NB: this is Hard. It is not a homework problem and it is a question that I would like on the one hand to share with you and on the other to help gain insight into myself.
Let $G$ be a set (which you may assume if you wish to either be finite, or in the infinite case the axiom of choice if you need it) on which we define an associative binary operation between any two elements $x,y \in G$ with $xy \in G$. Suppose that for every $a \in G$ there exists a unique $a^* \in G$ such that $aa^*a=a$. Prove that $G$ is a group.
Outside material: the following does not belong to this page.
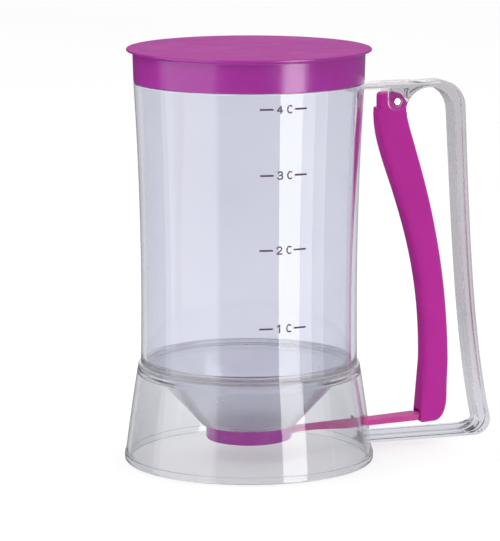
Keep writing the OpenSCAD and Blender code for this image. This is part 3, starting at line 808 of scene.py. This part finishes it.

So we need inverses and an identity. The closest I got to any meaningful progress was placing equivalence relations on elements in $G$ so as to partition it into smaller sets that have nicer structure. In particular, with one equivalence relation I constructed, I almost (but not quite) partitioned $G$ into sets which were groups under the binary operation, which I'm pretty sure would lead to the whole of $G$ being one equivalence class (or a contradiction). As an example, one of my first attempts was $x \sim y$ if and only if $x=ayb,y=cxd$ for $a,b,c,d \in G$. (Later attempts had things like $x=ay=y^*b, y=cx=x^*d$ etc). I don't know if this is fruitful but I'm putting it out there.
A couple of questions I found here that may prove useful:
Let $G$ be a set with associative binary operation and a unit.
For an associative binary operation with identity, the set of invertible elements forms a group
Hope you enjoy!